Der Tourismus mit oft schlecht bezahlten und wenig qualifizierten Jobs allein kann keine Lösung sein. Viele Orte sind von September bis Juni verödet. Die einheimische Bevölkerung muss sich dann mit Sozialhilfe oder Gelegenheitsjobs über Wasser halten. An Touristen-Hotspots wie Venedig, wo 47.000 Gästebetten 46.000 Einwohnern gegenüberstehen, zeigen sich andere negative Begleiterscheinungen. Immer mehr Einheimische verlassen ihre Stadt, weil die Kosten zu hoch sind. Sie vermieten oder verkaufen ihre Wohnungen an Touristen.
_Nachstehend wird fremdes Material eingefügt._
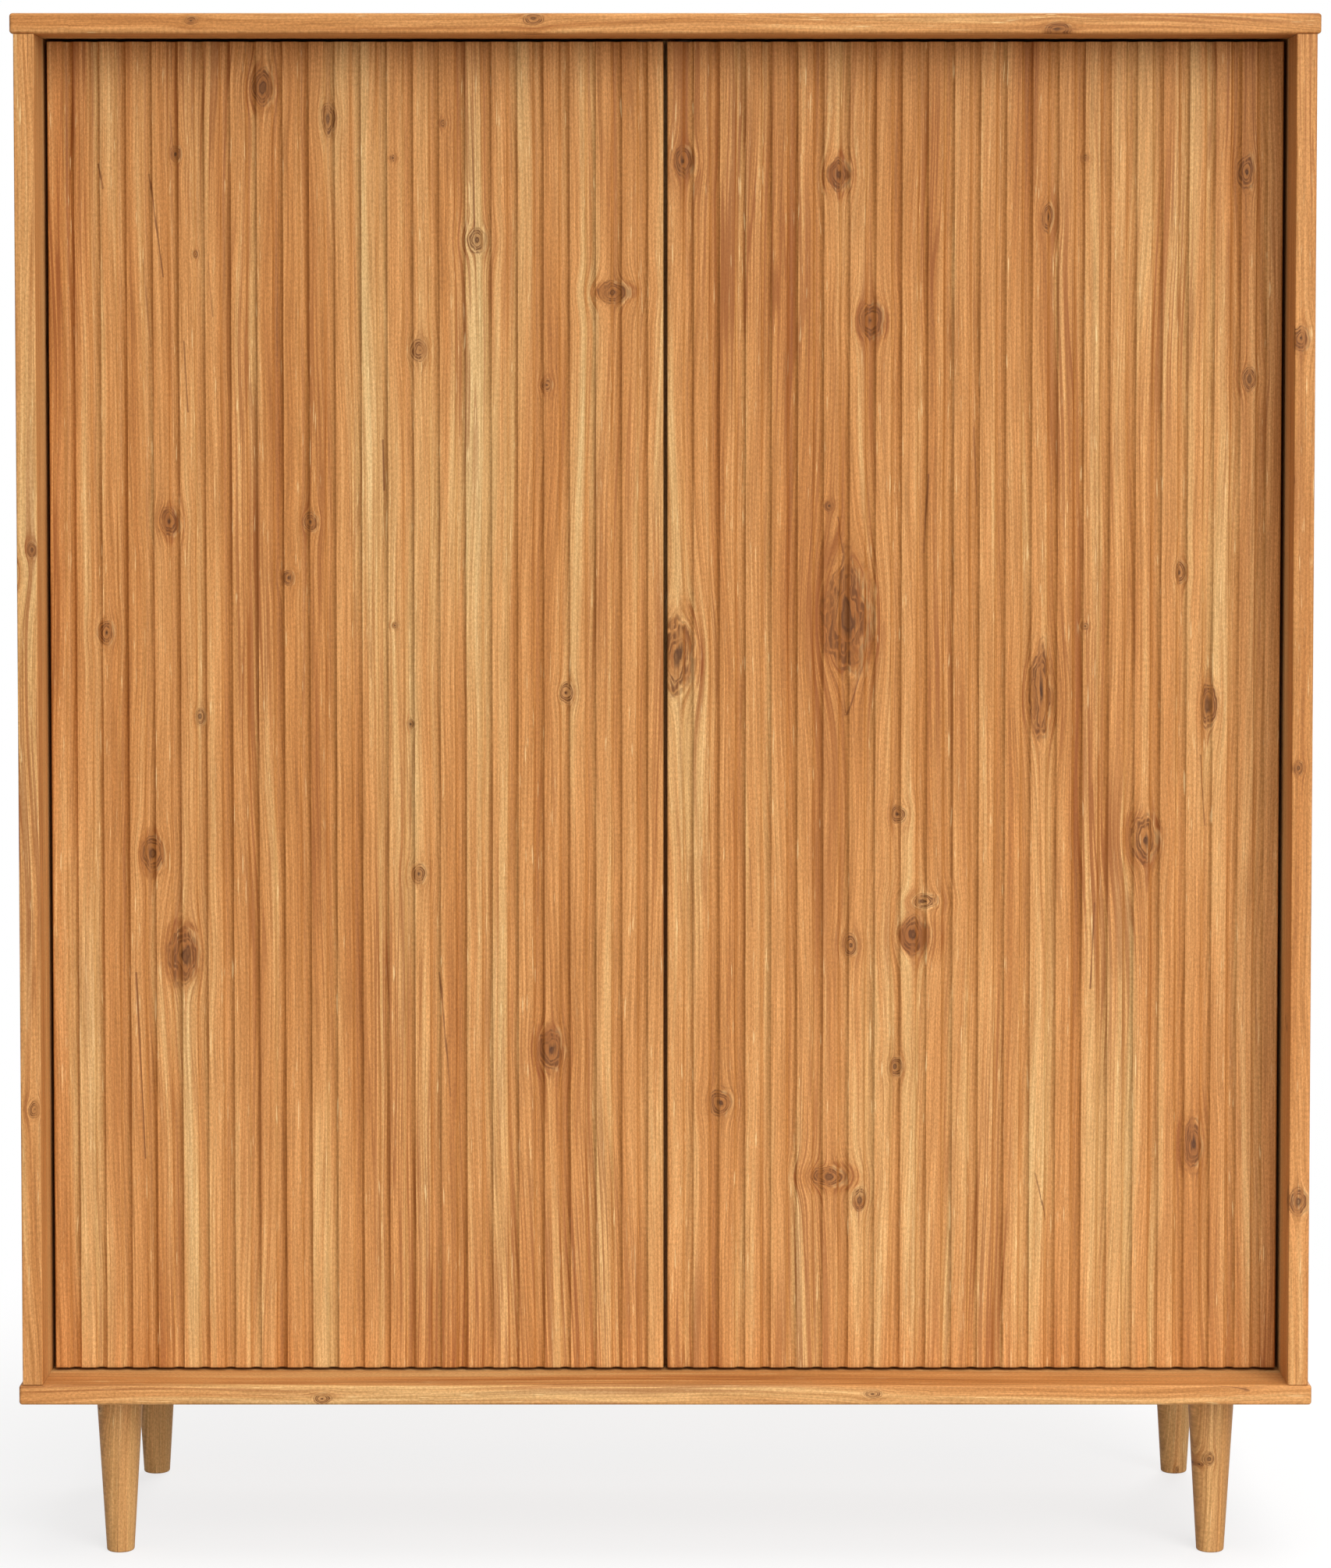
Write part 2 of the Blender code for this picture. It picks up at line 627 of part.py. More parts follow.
def add_latches(material, parent):
    """A push latch on each side of the divider, under the top, with a sliding plunger."""

    def long_edge(middle):
        return abs(middle.y - LATCH_LENGTH / 2) < LATCH_ROUND and middle.z < -LATCH_ROUND

    housing_front = DOOR_REAR + LATCH_SETBACK
    bore_level = -LATCH_HEIGHT / 2
    body = block((-LATCH_WIDTH / 2, LATCH_WIDTH / 2), (0, LATCH_LENGTH), (-LATCH_HEIGHT, 0))
    rounded_edges(body, LATCH_ROUND, long_edge)
    bore = rod(PLUNGER_RADIUS + FIT, -OVERRUN, LATCH_BORE_DEPTH, SMALL_SIDES, "Y", (0, 0, bore_level))
    housing = shaped(body, "latch_housing", [("DIFFERENCE", bore)])
    tip = PLUNGER_RADIUS - PLUNGER_ROUND
    profile = [
        (tip, -PLUNGER_LENGTH),
        (PLUNGER_RADIUS, PLUNGER_ROUND - PLUNGER_LENGTH),
        (PLUNGER_RADIUS, -PLUNGER_ROUND),
        (tip, 0),
    ]
    plunger = mesh_from(turned(profile, SMALL_SIDES), "latch_plunger")
    for name, side in SIDES.items():
        across = side * LATCH_FROM_MIDDLE
        top = INSIDE_TOP - FIT
        add_piece(f"{name}_latch_housing", housing, material, (across, housing_front, top), parent=parent)
        add_piece(
            f"{name}_latch_plunger",
            plunger,
            material,
            (across, DOOR_REAR + FIT, top + bore_level),
            (math.pi / 2, 0, 0),
            parent,
            smooth=True,
        )


def add_legs(wood, steel, parent):
    """Tapered legs and the bolt that holds each to the bottom panel."""
    top = LEG_HEIGHT - FIT
    slope = (LEG_TOP_RADIUS - LEG_FOOT_RADIUS) / top
    profile = [
        (LEG_FOOT_RADIUS - LEG_FOOT_ROUND, 0),
        (LEG_FOOT_RADIUS + slope * LEG_FOOT_ROUND, LEG_FOOT_ROUND),
        (LEG_TOP_RADIUS - slope * LEG_TOP_ROUND, top - LEG_TOP_ROUND),
        (LEG_TOP_RADIUS - LEG_TOP_ROUND, top),
    ]
    hole = rod(BOLT_RADIUS + FIT, top - BOLT_IN_LEG - FIT, top + OVERRUN, SMALL_SIDES)
    leg = shaped(turned(profile, LEG_SIDES), "leg", [("DIFFERENCE", hole)])
    bolt_shape = rod(BOLT_RADIUS, top - BOLT_IN_LEG, LEG_HEIGHT + BOLT_IN_PANEL, SMALL_SIDES)
    bolt = mesh_from(bolt_shape, "leg_bolt")
    for name, (x, y) in leg_places().items():
        add_piece(f"{name}_leg", leg, wood, (x, y, 0), parent=parent, smooth=True)
        add_piece(f"{name}_leg_bolt", bolt, steel, (x, y, 0), parent=parent, smooth=True)


def main():
    clear_scene()
    materials = {name: make_material(name) for name in LOOKS}
    carcass = add_empty("highboard", (0, 0, 0))
    add_end_panels(materials["wood_decor"], carcass)
    add_uprights(materials["wood_decor"], carcass)
    add_back_boards(materials["back_board"], carcass)
    add_shelves(materials["wood_decor"], carcass)
    add_shelf_pins(materials["pin_steel"], carcass)
    add_doors_and_hinges(materials["wood_decor"], materials["hinge_steel"], carcass)
    add_latches(materials["latch_plastic"], carcass)
    add_legs(materials["wood_leg"], materials["bolt_steel"], carcass)
    bpy.context.view_layer.update()


main()
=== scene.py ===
import math

import bmesh
import bpy
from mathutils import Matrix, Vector


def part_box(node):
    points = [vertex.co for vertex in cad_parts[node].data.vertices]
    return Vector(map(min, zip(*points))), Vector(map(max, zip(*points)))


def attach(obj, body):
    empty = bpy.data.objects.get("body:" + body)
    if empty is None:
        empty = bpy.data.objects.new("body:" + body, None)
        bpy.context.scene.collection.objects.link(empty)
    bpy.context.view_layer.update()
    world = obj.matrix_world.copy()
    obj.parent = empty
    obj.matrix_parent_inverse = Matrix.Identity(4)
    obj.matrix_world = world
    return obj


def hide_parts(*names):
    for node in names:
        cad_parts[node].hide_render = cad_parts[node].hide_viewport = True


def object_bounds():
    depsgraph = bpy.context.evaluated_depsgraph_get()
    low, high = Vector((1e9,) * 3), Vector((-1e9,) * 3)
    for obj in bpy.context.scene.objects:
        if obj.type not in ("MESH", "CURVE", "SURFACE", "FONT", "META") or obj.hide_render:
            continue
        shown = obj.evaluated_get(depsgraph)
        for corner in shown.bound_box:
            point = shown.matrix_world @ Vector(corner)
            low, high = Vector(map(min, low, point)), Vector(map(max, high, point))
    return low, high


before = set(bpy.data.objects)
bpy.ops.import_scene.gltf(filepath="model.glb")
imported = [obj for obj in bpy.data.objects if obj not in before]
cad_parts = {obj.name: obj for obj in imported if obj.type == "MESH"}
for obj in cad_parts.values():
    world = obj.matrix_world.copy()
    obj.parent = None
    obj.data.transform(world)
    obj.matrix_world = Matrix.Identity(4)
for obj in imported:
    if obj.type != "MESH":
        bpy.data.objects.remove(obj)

cad_low, cad_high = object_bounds()

# The photograph, in pixels, and where its camera stood: level, in front of the panels' edges
PHOTO_WIDTH = 1706
PHOTO_HEIGHT = 2010
FOCAL_PIXELS = 6032
CENTRE_COLUMN = 852.8
HORIZON_ROW = 165
CAMERA_HEIGHT = 1.137
CAMERA_TO_FRONT = 3.690

# The camera here: less shift than the photograph's, which would push the object out of other views,
# and a slight tilt, from the place that keeps the picture most alike
VIEW_SHIFT = -0.12
VIEW_HEIGHT = 0.950
VIEW_TO_FRONT = 3.498
VIEW_TILT = 2.888
VIEW_FOCAL_PIXELS = 5742
SENSOR = 36

# Doors and their ribs
SCOOP_PITCH = 0.0206
SCOOP_WIDTH = 0.0084
SCOOP_DEPTH = 0.0028
LEAST_EDGE_LAND = 0.010
SCOOP_STEPS = 14
LAND_EDGE_ROUND = 0.0004
DOOR_EDGE_ROUND = 0.002
DOOR_REAR_ROUND = 0.0006
DOOR_END_ROUND = 0.0004
DOOR_END_SHOULDER = 0.3
END_SUPPORT = 0.003
ROUND_STEPS = 5
REAR_ROUND_STEPS = 2

# The wood of a door is made in bands, each with the knots that reach into it
DOOR_BANDS = 3

# Recesses of the hinge cups in a door's rear
CUP_RECESS_RADIUS = 0.0178
CUP_RECESS_DEPTH = 0.0128
CUP_SIDES = 64

# Boards
BOARD_ROUND = 0.0025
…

Es gibt positive Beispiele wie die Langhe in Piemonte, wo durch Weinanbau, den Süßwarenhersteller Ferrero, Kleingewerbe und Tourismus Wohlstand eingekehrt ist. Gleiches gilt für Venetien, lange Zeit Auswandererregion und heute eine der wirtschaftlich stärksten Regionen Italiens. In Vasanello in der Provinz Viterbo (Latium) hat sich aufgrund der Privatinitiative einiger Norweger, die den Ort entdeckt hatten, ein sanfter Tourismus entwickelt, der die lokale Bevölkerung aktiv mit einbezieht.